| 14 Maiden Lane|
| New York|
| Residential (formerly offices)|
14 Maiden Lane, or the Diamond Exchange, is an early example of a New York skyscraper in what is now the Financial District of Manhattan. Completed in 1894, it is still standing.
14 Maiden Lane Wikipedia
At the end of the 19th and beginning of the 20th centuries, the area around Maiden Lane and John Street became home to a number of early skyscrapers built speculatively to house businesses attracted to the booming financial district, which was expanding north. Maiden Lane was already established as the center of the city's jewelry district as early as 1795, and the area near Broadway was a busy shopping district. In 1892, Manhattan real-estate developers Abraham Boehm and Lewis Coon announced that they had acquired the property at 14 Maiden Lane and intended to demolish the existing structure, replacing it with a ten-story tower specifically intended for the diamond trade. At the time, the planned building would be among the tallest in the city, as elevators and new building techniques permitted ever higher construction and the city's rapid growth created an insatiable real-estate market.
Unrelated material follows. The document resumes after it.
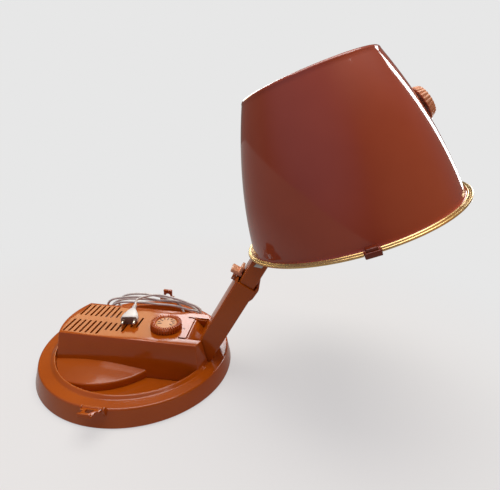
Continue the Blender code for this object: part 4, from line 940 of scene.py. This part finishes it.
@dataclass
class Plug:
    """The two-pin contour plug with a grey insert, its pins and a tapered relief."""

    cord: Cord
    pitch: float = 19.0
    pieces: list[bpy.types.Object] = field(default_factory=list)

    def loft(self, sections: list[Point], power: float = 2.6) -> Mesh:
        """Returns a body through rounded cross-sections of (place along Y, half width, half height)."""
        bm = bmesh.new()
        rings = []
        for y, half_x, half_z in sections:
            ring = bmesh.ops.create_circle(bm, segments=48, radius=1.0)["verts"]
            for vertex in ring:
                c, s = vertex.co.x, vertex.co.y
                x = math.copysign(abs(c) ** (2 / power), c) * half_x
                z = math.copysign(abs(s) ** (2 / power), s) * half_z
                vertex.co = (x, y, z)
            rings.append(list({edge for vertex in ring for edge in vertex.link_edges}))
        for a, b in zip(rings, rings[1:]):
            bmesh.ops.bridge_loops(bm, edges=a + b)
        for ring in (rings[0], rings[-1]):
            bmesh.ops.contextual_create(bm, geom=ring)
        bmesh.ops.recalc_face_normals(bm, faces=bm.faces)
        return bm

    def build(self) -> None:
        """Builds the plug lying on the housing."""
        place = Matrix.Translation(self.cord.face) @ turn_about("Z", self.cord.turn)
        body = self.loft([(0.9, 12.9, 6.4), (0.0, 13.6, 7.0), (0.8, 14.3, 7.7), (3.0, 14.6, 8.0),
                          (10.0, 14.2, 7.9), (18.0, 12.2, 7.5), (25.0, 9.4, 6.9), (31.0, 6.9, 6.1),
                          (34.5, 5.5, 5.3), (36.0, 5.0, 5.0)], 3.0)
        relief = [(35.4, 4.5, 4.5)]
        for i in range(6):
            y, r = 37.0 + 3.0 * i, 4.3 - 0.24 * i
            relief += [(y, r, r), (y + 1.5, r, r), (y + 1.6, r - 0.7, r - 0.7), (y + 2.9, r - 0.75, r - 0.75)]
        relief.append((56.0, 2.5, 2.5))
        body = merged(body, self.loft(relief, 2.0))
        self.show("plug_shell", body, place, PAINT.plug, "plug_body")
        corner = rounded([(0, -6.5, 0), (12.9, -6.5, 4.0), (12.9, 6.5, 4.0), (-12.9, 6.5, 4.0),
                          (-12.9, -6.5, 4.0), (0, -6.5, 0)])[:-1]
        insert = soften(prism(corner, 1.8, Axis.Y), 0.5, 2, 50)
        insert = moved(insert, Matrix.Translation((0, 0.5, 0)))
        self.show("plug_insert", insert, place, PAINT.face)
        for i, side in ((1, -1), (2, 1)):
            seat = Matrix.Translation((side * self.pitch / 2, 0, 0)) @ turn_about("X", 90)
            pin = lathe(rounded([(0, 13.0, 0), (2.3, 13.0, 1.4), (2.3, 0.2, 0), (0, 0.2, 0)], 6), 32)
            self.show(f"pin_{i}", moved(pin, seat), place, PAINT.pins, f"plug_pin_{i}")
            collar = lathe(rounded([(2.3, 3.0, 0), (3.0, 2.8, 0.5), (3.5, 0.2, 0), (2.3, 0.2, 0)]), 32)
            self.show(f"pin_collar_{i}", moved(collar, seat), place, PAINT.face)

    def show(self, name: str, bm: Mesh, place: Matrix, finish: Finish,
             node: str | None = None) -> None:
        """Adds one piece of the plug to the scene."""
        piece = to_object(name, moved(bm, place), finish.make(), 40)
        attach(piece, "base")
        if node:
            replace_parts(piece, node)
        self.pieces.append(piece)


# ---- stage ----


@dataclass
class Studio:
    """Camera, pale floor and soft light."""

    eye: Point = (235.7, -532.5, 415.0)
    aim: Point = (191.2, 10.9, 230.9)
    roll: float = 0.055
    lens: float = 25.4
    overhead: float = 36.0
    backdrop: str = "#E7E7E7"
    bounce: str = "#A09C98"
    wall: str = "#6E6A66"
    room: str = "#45423F"
    ceiling: str = "#D4D0CC"
    glows: tuple[tuple[Point, float, str], ...] = (
        ((-0.55, -0.66, 0.51), 0.5, "#9A94B8"), ((0.86, -0.45, 0.24), 0.6, "#C88E60"))

    def camera(self) -> None:
        """Sets the camera up."""
        data = bpy.data.cameras.new("camera")
        data.lens, data.sensor_width, data.sensor_fit = self.lens, 36.0, "HORIZONTAL"
        data.clip_start, data.clip_end = 0.01, 50.0
        data.dof.use_dof = False
        camera = bpy.data.objects.new("camera", data)
        bpy.context.scene.collection.objects.link(camera)
        away = (Vector(self.eye) - Vector(self.aim)).normalized()
        right = Vector((0, 0, 1)).cross(away).normalized()
        up = away.cross(right)
        c, s = math.cos(self.roll), math.sin(self.roll)
        axes = Matrix((c * right + s * up, c * up - s * right, away)).transposed()
        camera.matrix_world = Matrix.Translation(Vector(self.eye) * MM) @ axes.to_4x4()
        bpy.context.scene.camera = camera

    def light(self, name: str, at: Point, aim: Point,
              size: tuple[float, float], power: float, colour: str) -> bpy.types.Object:
        """Returns a new soft box that looks at a point and stays out of the camera's sight."""
        data = bpy.data.lights.new(name, "AREA")
        data.shape, data.size, data.size_y = "RECTANGLE", size[0], size[1]
        data.energy = power
        data.color = linear(colour)[:3]
        lamp = bpy.data.objects.new(name, data)
        lamp.visible_camera = False
        bpy.context.scene.collection.objects.link(lamp)
        direction = Vector(aim) - Vector(at)
        lamp.matrix_world = Matrix.Translation(at) @ direction.to_track_quat("-Z", "Y").to_matrix().to_4x4()
        return lamp

    def build(self) -> None:
        """Builds the floor, the lights and the world."""
        bm = bmesh.new()
        bmesh.ops.create_grid(bm, x_segments=1, y_segments=1, size=6000)
        floor = to_object("floor", bm, self.sweep())
        self.light("overhead", (0.1, 0.2, 2.2), (0.1, 0.2, 0), (2.0, 1.3), self.overhead, "#FFFCF8")
        spared = bpy.data.collections.new("spared_by_the_boxes")
        spared.objects.link(floor)
        spared.collection_objects[0].light_linking.link_state = "EXCLUDE"
        boxes = [
            self.light("warm_wall", (-0.72, 1.2, 0.87), (0.0, 0.0, 0.1), (0.55, 0.4), 2.2, "#FFE2AE"),
            self.light("window", (-0.15, 1.2, 0.84), (0.0, 0.0, 0.1), (0.5, 0.45), 5.5, "#FFFFFF"),
            self.light("high_window", (-0.56, 1.2, 1.39), (0.06, -0.15, 0.03), (0.22, 0.05), 0.5, "#FFFFFF"),
            self.light("side_strip", (1.35, 1.15, 0.7), (0.35, 0.0, 0.35), (0.22, 1.5), 9.0, "#FFFFFF"),
        ]
        for lamp in boxes:
            lamp.light_linking.receiver_collection = spared
        self.surround()
        bpy.context.scene.view_settings.view_transform = "Standard"
        bpy.context.scene.view_settings.look = "None"

    def surround(self) -> None:
        """The world: a pale backdrop, in a room that is dim behind the user and lit from above."""
        world = bpy.data.worlds.new("studio")
        bpy.context.scene.world = world
        world.use_nodes = True
        tree = world.node_tree
        look = add(tree, "ShaderNodeTexCoord").outputs["Generated"]
        way = add(tree, "ShaderNodeSeparateXYZ", Vector=look)
        behind = ramp(tree, way.outputs["Y"], From_Min=-0.25, From_Max=0.3)
        wall = blend(tree, behind, linear(self.room), linear(self.wall))
        above = ramp(tree, way.outputs["Z"], From_Min=0.6, From_Max=0.95)
        sky = blend(tree, above, wall, linear(self.ceiling))
        for towards, start, tone in self.glows:
            near = add(tree, "ShaderNodeVectorMath", operation="DOT_PRODUCT", i0=look, i1=towards)
            glow = ramp(tree, near.outputs["Value"], From_Min=start)
            sky = blend(tree, glow, sky, linear(tone))
        seen = add(tree, "ShaderNodeLightPath").outputs["Is Camera Ray"]
        both = blend(tree, seen, sky, linear(self.backdrop))
        tree.links.new(both, tree.nodes["Background"].inputs["Color"])

    def sweep(self) -> bpy.types.Material:
        """Returns the paper sweep: matt and pale near the dryer, an even backdrop further off."""
        material = Finish("pale paper sweep", "#EDEAE7", "#EAE7E3", 0.8, cloud=400.0, grain=3.0, relief=0.02,
                          scuffs=0.05, specular=0.1).make()
        tree = material.node_tree
        place = add(tree, "ShaderNodeTexCoord").outputs["Object"]
        away = add(tree, "ShaderNodeVectorMath", operation="DISTANCE", i0=place, i1=(0.15, 0.0, 0.0))
        share = ramp(tree, away.outputs["Value"], From_Min=0.3, From_Max=0.9, To_Min=0.68)
        seen = add(tree, "ShaderNodeLightPath").outputs["Is Camera Ray"]
        tone = blend(tree, seen, linear(self.bounce), linear(self.backdrop))
        even = add(tree, "ShaderNodeEmission", Color=tone).outputs[0]
        paper = tree.nodes["Principled BSDF"].outputs[0]
        both = add(tree, "ShaderNodeMixShader", i0=share, i1=paper, i2=even).outputs[0]
        tree.links.new(both, tree.nodes["Material Output"].inputs["Surface"])
        return material


# ---- the rest of the frame ----

DRESSED = (
    (PAINT.steel, ("base_plate", "motor_body", "motor_bridge", "arm_pin", "lever_pin", "hood_pin",
                   "latch_pin_front", "latch_pin_back", "thermal_cutout", "plate_screw_1",
                   "plate_screw_2", "plate_screw_3", "plate_screw_4")),
    (PAINT.grey, ("fan_impeller", "rotary_switch", "terminal_block", "terminal_post", "dial_spindle",
                  "hood_knob_spindle", "vent_disc")),
    (PAINT.mica, ("heater_frame",)),
    (PAINT.wire, ("heater_coil_front", "heater_coil_back")),
    (PAINT.rubber, ("cord_gland", "foot_1", "foot_2", "foot_3", "foot_4", "foot_5")),
)
DRESS = {name: finish for finish, names in DRESSED for name in names}


def dress_frame() -> None:
    """Gives every CAD node a detailed finish, whether or not a finer piece stands for it."""
    for name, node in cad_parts.items():
        material = DRESS.get(name, PAINT.base).make()
        for slot in node.material_slots:
            slot.material = material
        if not node.material_slots:
            node.data.materials.append(material)


def main() -> None:
    """Builds the scene in order: camera, cord and plug, then the dryer and the stage."""
    logging.basicConfig(level=logging.INFO, format="%(name)s: %(message)s")
    studio = Studio()
    studio.camera()
    cord = Cord()
    plug = Plug(cord)
    plug.build()
    cord.build(plug)
    for part in (Base(), Housing(), Arm(), Hood()):
        part.build()
    dress_frame()
    studio.build()


if __name__ == "__main__":
    main()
Boehm and Coon hired prolific New York City architect Gilbert A. Schellenger to design the building for the specific requirements of diamond merchants and jewelers. The building was of fireproof construction, with a cast-iron and steel frame, and hollow-brick floor arches. The frame and floors were made unusually strong in order to accommodate the heavy safes required by the trade, large windows provided ample daylight, augmented by gas and electric lights, and the facade was ornately decorated. Constrained by the narrow 23.5 feet (7.2 m) lot, Schellenger emphasized the building's slenderness with three slim brick colonnettes flanking the large bay windows on the building's face. The tall, narrow building towered over the older, neighboring structures.
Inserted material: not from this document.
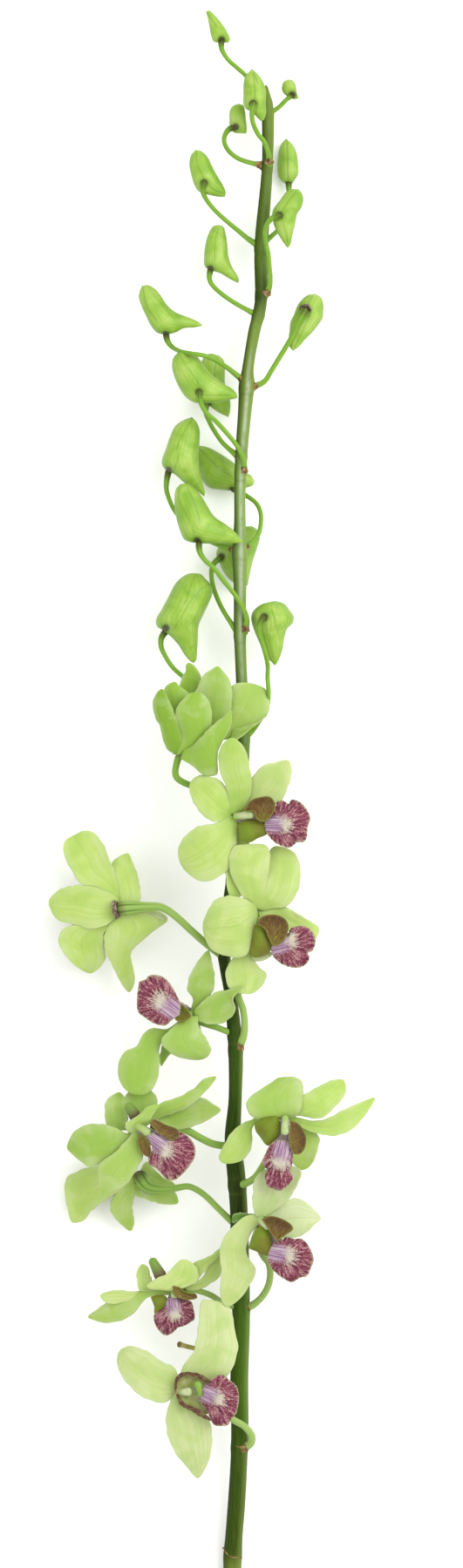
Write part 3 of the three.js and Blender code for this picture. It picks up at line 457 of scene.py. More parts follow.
HEADS["flower_04"] = {
    "hub": (222, 1166, 31), "tone": 0.31,
    "tepals": [
        {"name": "behind", "heights": (29, 28, 27.5), "tip": (185, 1224),
         "left": [(205, 1190), (200, 1205), (192, 1214)],
         "right": [(190, 1190), (185, 1203), (183, 1214)]},
        {"name": "lower_left", "heights": (32, 33.5, 33), "tip": (157, 1257), "cup": -0.15, "tone": 0.27,
         "left": [
             (214, 1176), (202, 1186), (190, 1191), (184, 1199), (183, 1220), (181, 1238), (172, 1253)],
         "right": [
             (205, 1172), (190, 1182), (176, 1180), (165, 1186), (156, 1201), (141, 1209), (135, 1228),
             (141, 1248)]},
        {"name": "top", "heights": (31, 33, 34), "tip": (239, 1091), "cup": -0.2,
         "left": [(222, 1158), (221, 1146), (215, 1137), (217, 1122), (226, 1105)],
         "right": [(234, 1158), (240, 1146), (245, 1135), (246, 1120), (243, 1104)]},
        {"name": "right", "heights": (33, 35, 39), "tip": (279, 1132), "cup": 0.2,
         "left": [(222, 1158), (236, 1146), (250, 1138), (263, 1136)],
         "right": [
             (224, 1172), (240, 1176), (257, 1174), (268, 1164), (270, 1157), (267, 1150), (268, 1145)]},
        {"name": "lower", "heights": (34, 38, 33), "tip": (231, 1216), "cup": -0.15,
         "left": [(220, 1167), (228, 1178), (237, 1193), (242, 1204), (240, 1211)],
         "right": [(210, 1168), (196, 1181), (185, 1193), (187, 1201), (201, 1212), (217, 1216)]},
    ],
    "column": [(222, 1165, 31), (215, 1165, 31.5), (208, 1165, 31.5)],
    "spur": [(222, 1172, 29), (226, 1180, 28.5), (228, 1188, 28)],
    "lobes": [
        {"face": "outside", "middle": (206, 1162), "heights": (36.5, 38.5), "outline": [
            (197, 1163), (202, 1152), (210, 1154), (216, 1160), (219, 1167), (212, 1172), (203, 1172)]},
    ],
    "front": {"middle": (184, 1149), "heights": (41.5, 39), "outline": [
        (206, 1165), (197, 1171), (190, 1177), (177, 1175), (166, 1168), (158, 1161), (157, 1147),
        (158, 1136), (160, 1127), (167, 1124), (171, 1120), (177, 1119), (186, 1121), (194, 1128),
        (203, 1143), (207, 1154)]},
    "stalk": [(222, 1170, 30), (234, 1175, 29.5), (250, 1180, 28.5), (270, 1188, 26.4)],
    "stalk_radii": (1.5, 1.1, 1.3),
}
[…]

Cast-iron and steel construction were both relatively new techniques, and construction of the Diamond Exchange suffered a major setback in October 1893 when a powerful windstorm caused the incomplete cage to shift about 10 inches (250 mm) from plumb. The problem was eventually traced back to oversized holes in splices on the cast-iron columns. Each new story added to the cage permitted additional movement, and the force of the wind was sufficient to cause the whole structure to tilt. To resolve the problem, the builders were forced to install "knee braces" at the ceiling line of each story, converting the original unbraced cage to a braced design. The same flaw would, in 1904, lead to the tragic collapse of the eleven story Darlington Hotel, also in New York, which killed 25 construction workers.
Construction was completed in 1894 and the building was occupied by jewelers and diamond dealers. The ground floor, decorated in polished granite, was leased to retail tenants; in 1915 it became home to Tessaro's, a dealer in rare books. One year after it was completed, the developers sold the building for $375,000 (it had cost approximately $275,000 to build).
While many early skyscrapers have been demolished or dwarfed by modern neighbors, the Diamond Exchange, as of 2016, still stands above the adjacent buildings. In 1920, the buildings to the east were destroyed in a fire which killed several people. The buildings to the west were demolished in 2015 to make way for a planned hotel.